I love Santana in the modern day most for introducing me to new artists. I buy his albums because he’s Santana, but his latest works have been collaborative efforts that show him to be a sort of statesman of modern rock. Were it not for him I might not have discovered will i am or Dido. Santana is a gateway drug to a wider understanding of music across all cultural divides. And here in the Woodstock movie we see him as he was just beginning to attain the kind of popularity that would later give him the reach he has today.

Sly and the Family Stone:

The fringe returns for an encore, this time with Sly and the Family Stone. I often comment to Amanda that we don’t have enough soul music in our collection. (I may have touched on that when we reviewed Muppets From Space.) This number is a perfect example of why we need it. If those horns and that beat and that energy desn’t just get into you and make you come alive than you desperately need help.

Janis Joplin:

That infamous raspy voice is instantly recognizable anywhere. Man, the damage this woman must have done to her vocal cords every time she performed must have been unbelievable, but still I love her for it. Like Joe Cocker she’s all over the stage as she sings. Music seems to be a religious experience for her. Here she is at the peak of her game. Taken like so many great artists before her time.

Jimi Hendrix:

Speaking of which: Here’s the man acclaimed even decades later as the greatest electric guitar virtuoso of all time. It’s plain to see here that he was able to coax sounds from a guitar that it was never designed to make. That unmistakable wah-wah, and the way that he manages to play along with himself, melding base rhythm and lead guitar into one instrument, is breathtaking to behold. His guitar talks. It’s simply inhuman.

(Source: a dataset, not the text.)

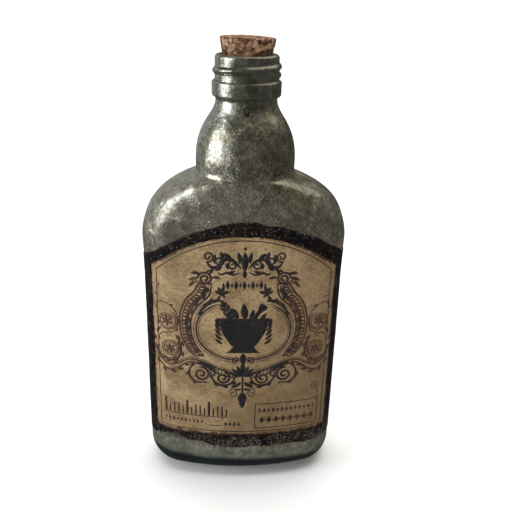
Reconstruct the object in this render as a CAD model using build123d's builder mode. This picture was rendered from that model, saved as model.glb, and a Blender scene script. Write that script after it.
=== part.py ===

And that’s all the musical performances. The movie ends with images of the farm and the devastation left behind and more Crosby Stills & Nash. This image, of the churned up muddy fields strewn with garbage, is what always comes to mind for me when I head The Who’s Baba O’Riley. This is the Teenage Wasteland.

I’ve often thought that if I ever invented a time machine Woodstock would be one of those things I’d like to experience firsthand. I don’t know if in reality it would live up to the iconic event depicted in this film. But it might be fun to go anyhow. Lord knows nothing like it has ever taken place since, and probably never will.